Task details →
Return the listing below in full, with every line exactly as it is.

Start Provided data

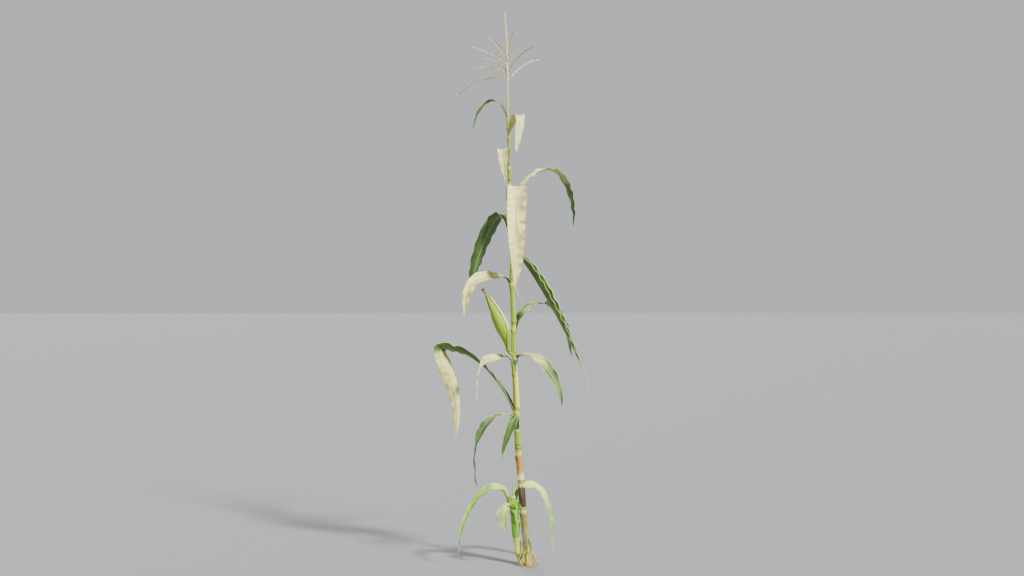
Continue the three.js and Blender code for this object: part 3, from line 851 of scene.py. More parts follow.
stalk = Stem([stalk_knot(height, i) for i, height in enumerate([0, *JOINTS, STALK_TOP])], stalk_radius)
print("Stalk leans", [round(side) for side in stalk.middle(STALK_TOP)], "mm at its top")

# %% The leaves of the main stalk
STALK_LEAVES = [
    # leaf_01 and leaf_02 take the full tint, which paints the shade they lie in as well as their waxy
    # blue-green.
    dict(name="leaf_01", clasp=2, collar=560, width=38, crest=(-58, -60, 616), tip=(-112, -72, 442),
         turn=(0, -35), pale=(0.05, 0.12, 0.05, 0.0, 0.1), dry=(0.0, 0.4), tint=(1, 1)),
    dict(name="leaf_02", clasp=2.4, collar=606, width=40, crest=(-96, -20, 626), tip=(-211, -80, 333),
         turn=(-12, -40), nose=0.4, hang=0.5, belly=(-35, 0, 0), pale=(0.5, 0.8, 0.3, 0.0, 0.12),
         tint=(1, 1), tail=0.41, tail_half=6.6, widest=0.54, taper=2.4),
    dict(name="leaf_03", joint=477, collar=636, width=76, crest=(-366, 92, 896), tip=(-323, 110, 486),
         turn=(30, 75), steep=0.25, arch=0.4, nose=0.06, belly=(75, 0, 0), fold=0.9, wave=0.05,
         pale=(0.1, 0.1, 0.95, 1.15, 0.55), dry=(0.08, 0.2), margin=(0.12, 0.3), tint=(0.5, 0.5),
         notches=((1, 372, 0.3, 9), (-1, 520, 0.14, 7))),
    # leaf_04's green_collar paints the top of its sheath in the blade's deep green, partly its own colour and
    # partly painted shade at the ear joint.
    dict(name="leaf_04", joint=645, collar=856, width=54, crest=(-14, -14, 870), tip=(136, -86, 650),
         turn=(10, 35), nose=0.34, pale=(0.05, 0.8, 0.9, 0.15, 0.0), tint=(0.6, 0.3), taper=1.4, vee=0.3,
         gold=1, green_collar=52),
    dict(name="leaf_05", clasp=1.7, collar=846, width=38, crest=(-150, -8, 859), tip=(-214, -42, 692),
         turn=(-55, -80), nose=0.4, pale=(0.0, 1.1, 1.1, 1.0, 0.9), dry=(0.1, 0.3), tail=0.46,
         tail_half=3.2, taper=3.2, tint=(0.5, 0.5)),
    dict(name="leaf_06", joint=872, collar=985, width=60, crest=(62, 150, 1085), tip=(190, 300, 830),
         nose=0.3, pale=(0.1, 0.3, 0.3, 0.2, 0.1)),
    dict(name="leaf_07", joint=998, collar=1166, width=52, crest=(-166, -44, 1198), tip=(-262, -112, 1018),
         turn=(-46, -42), nose=0.5, pale=(0.3, 0.7, 0.8, 0.8, 0.6), tint=(0.7, 0.4), margin=(0.1, 0.2)),
    dict(name="leaf_08", joint=1180, collar=1236, width=60, cup=0.7, crest=(-30, -22, 1262),
         tip=(243, -170, 736), nose=0.05, hang=0.12, vee=1.1, wave=0.1, tail=0.12, tail_half=1.5,
         taper=1.05, pale=(0.1, 0.05, 0.0, 0.1, 0.7), dry=(0.02, 0.3), tint=(0.1, 0.1), white_rib=0.9),
    dict(name="leaf_09", joint=1290, collar=1376, width=74, crest=(-112, 72, 1458), tip=(-248, 150, 1096),
         nose=0.18, pale=(0.05, 0.1, 0.05, 0.0, 0.1), tint=(0.6, 0.5)),
    dict(name="leaf_10", joint=1385, collar=1450, width=82, cup=0.15, crest=(-50, -116, 1564),
         tip=(-30, -142, 1092), nose=0.05, hang=0.3, belly=(-34, 0, 0), fold=0.5, tail=0.09,
         tail_half=2.4, vee=0.05, taper=2.3, twist=2.5, ruffle=30, wave=0.036, hook=-13, curl=3,
         pale=(0.5, 0.8, 0.95, 1.05, 0.9), margin=(0.35, 0.0), tint=(1.0, 0.0),
         notches=((1, 330, 0.07, 5), (1, 395, 0.1, 6))),
    dict(name="leaf_11", joint=1460, collar=1500, width=62, crest=(84, 108, 1648), tip=(200, 250, 1390),
         nose=0.3, steep=0.3, pale=(0.2, 0.75, 0.6, 0.2, 0.1), margin=(0.1, 0.1)),
    dict(name="leaf_12", joint=1590, collar=1650, width=46, crest=(-106, -78, 1716), tip=(-98, -92, 1580),
         nose=0.12, pale=(0.4, 0.85, 1.0, 1.0, 0.6)),
    dict(name="leaf_13", joint=1700, collar=1776, width=44, crest=(-40, -78, 1856), tip=(-52, -100, 1690),
         nose=0.12, pale=(0.5, 0.95, 1.0, 1.0, 0.6)),
    dict(name="leaf_14", joint=1800, collar=1856, width=36, crest=(-150, 34, 1930), tip=(-232, 62, 1800),
         nose=0.3, pale=(0.1, 0.3, 0.3, 0.15, 0.1), tint=(0.3, 0.3)),
]
for seed, leaf in enumerate(STALK_LEAVES, 1):
    leaf_piece(seat_leaf(stalk, seed, **leaf), LEAF)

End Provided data

Response below →
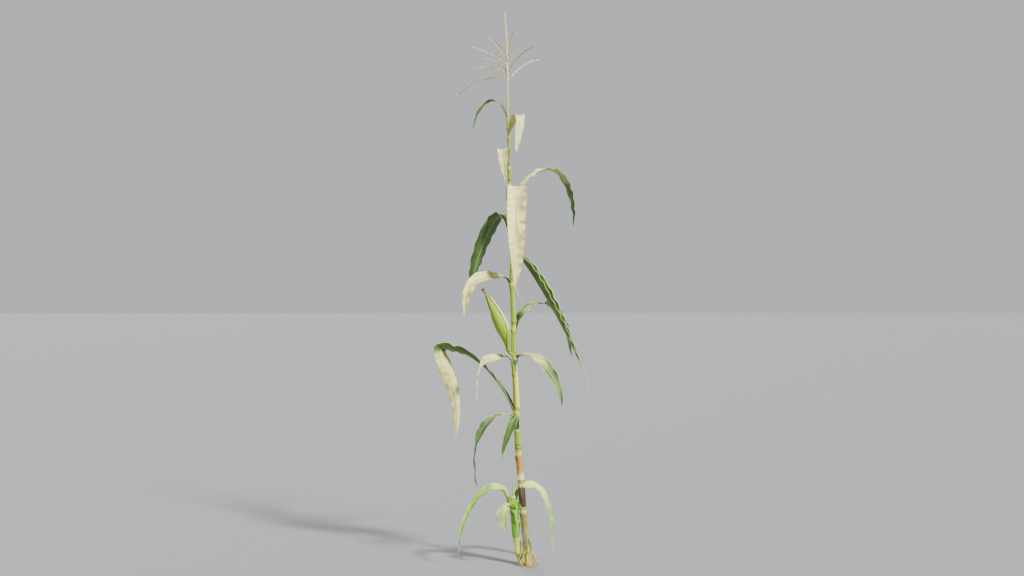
Continue the three.js and Blender code for this object: part 3, from line 851 of scene.py. More parts follow.
stalk = Stem([stalk_knot(height, i) for i, height in enumerate([0, *JOINTS, STALK_TOP])], stalk_radius)
print("Stalk leans", [round(side) for side in stalk.middle(STALK_TOP)], "mm at its top")

# %% The leaves of the main stalk
STALK_LEAVES = [
    # leaf_01 and leaf_02 take the full tint, which paints the shade they lie in as well as their waxy
    # blue-green.
    dict(name="leaf_01", clasp=2, collar=560, width=38, crest=(-58, -60, 616), tip=(-112, -72, 442),
         turn=(0, -35), pale=(0.05, 0.12, 0.05, 0.0, 0.1), dry=(0.0, 0.4), tint=(1, 1)),
    dict(name="leaf_02", clasp=2.4, collar=606, width=40, crest=(-96, -20, 626), tip=(-211, -80, 333),
         turn=(-12, -40), nose=0.4, hang=0.5, belly=(-35, 0, 0), pale=(0.5, 0.8, 0.3, 0.0, 0.12),
         tint=(1, 1), tail=0.41, tail_half=6.6, widest=0.54, taper=2.4),
    dict(name="leaf_03", joint=477, collar=636, width=76, crest=(-366, 92, 896), tip=(-323, 110, 486),
         turn=(30, 75), steep=0.25, arch=0.4, nose=0.06, belly=(75, 0, 0), fold=0.9, wave=0.05,
         pale=(0.1, 0.1, 0.95, 1.15, 0.55), dry=(0.08, 0.2), margin=(0.12, 0.3), tint=(0.5, 0.5),
         notches=((1, 372, 0.3, 9), (-1, 520, 0.14, 7))),
    # leaf_04's green_collar paints the top of its sheath in the blade's deep green, partly its own colour and
    # partly painted shade at the ear joint.
    dict(name="leaf_04", joint=645, collar=856, width=54, crest=(-14, -14, 870), tip=(136, -86, 650),
         turn=(10, 35), nose=0.34, pale=(0.05, 0.8, 0.9, 0.15, 0.0), tint=(0.6, 0.3), taper=1.4, vee=0.3,
         gold=1, green_collar=52),
    dict(name="leaf_05", clasp=1.7, collar=846, width=38, crest=(-150, -8, 859), tip=(-214, -42, 692),
         turn=(-55, -80), nose=0.4, pale=(0.0, 1.1, 1.1, 1.0, 0.9), dry=(0.1, 0.3), tail=0.46,
         tail_half=3.2, taper=3.2, tint=(0.5, 0.5)),
    dict(name="leaf_06", joint=872, collar=985, width=60, crest=(62, 150, 1085), tip=(190, 300, 830),
         nose=0.3, pale=(0.1, 0.3, 0.3, 0.2, 0.1)),
    dict(name="leaf_07", joint=998, collar=1166, width=52, crest=(-166, -44, 1198), tip=(-262, -112, 1018),
         turn=(-46, -42), nose=0.5, pale=(0.3, 0.7, 0.8, 0.8, 0.6), tint=(0.7, 0.4), margin=(0.1, 0.2)),
    dict(name="leaf_08", joint=1180, collar=1236, width=60, cup=0.7, crest=(-30, -22, 1262),
         tip=(243, -170, 736), nose=0.05, hang=0.12, vee=1.1, wave=0.1, tail=0.12, tail_half=1.5,
         taper=1.05, pale=(0.1, 0.05, 0.0, 0.1, 0.7), dry=(0.02, 0.3), tint=(0.1, 0.1), white_rib=0.9),
    dict(name="leaf_09", joint=1290, collar=1376, width=74, crest=(-112, 72, 1458), tip=(-248, 150, 1096),
         nose=0.18, pale=(0.05, 0.1, 0.05, 0.0, 0.1), tint=(0.6, 0.5)),
    dict(name="leaf_10", joint=1385, collar=1450, width=82, cup=0.15, crest=(-50, -116, 1564),
         tip=(-30, -142, 1092), nose=0.05, hang=0.3, belly=(-34, 0, 0), fold=0.5, tail=0.09,
         tail_half=2.4, vee=0.05, taper=2.3, twist=2.5, ruffle=30, wave=0.036, hook=-13, curl=3,
         pale=(0.5, 0.8, 0.95, 1.05, 0.9), margin=(0.35, 0.0), tint=(1.0, 0.0),
         notches=((1, 330, 0.07, 5), (1, 395, 0.1, 6))),
    dict(name="leaf_11", joint=1460, collar=1500, width=62, crest=(84, 108, 1648), tip=(200, 250, 1390),
         nose=0.3, steep=0.3, pale=(0.2, 0.75, 0.6, 0.2, 0.1), margin=(0.1, 0.1)),
    dict(name="leaf_12", joint=1590, collar=1650, width=46, crest=(-106, -78, 1716), tip=(-98, -92, 1580),
         nose=0.12, pale=(0.4, 0.85, 1.0, 1.0, 0.6)),
    dict(name="leaf_13", joint=1700, collar=1776, width=44, crest=(-40, -78, 1856), tip=(-52, -100, 1690),
         nose=0.12, pale=(0.5, 0.95, 1.0, 1.0, 0.6)),
    dict(name="leaf_14", joint=1800, collar=1856, width=36, crest=(-150, 34, 1930), tip=(-232, 62, 1800),
         nose=0.3, pale=(0.1, 0.3, 0.3, 0.15, 0.1), tint=(0.3, 0.3)),
]
for seed, leaf in enumerate(STALK_LEAVES, 1):
    leaf_piece(seat_leaf(stalk, seed, **leaf), LEAF)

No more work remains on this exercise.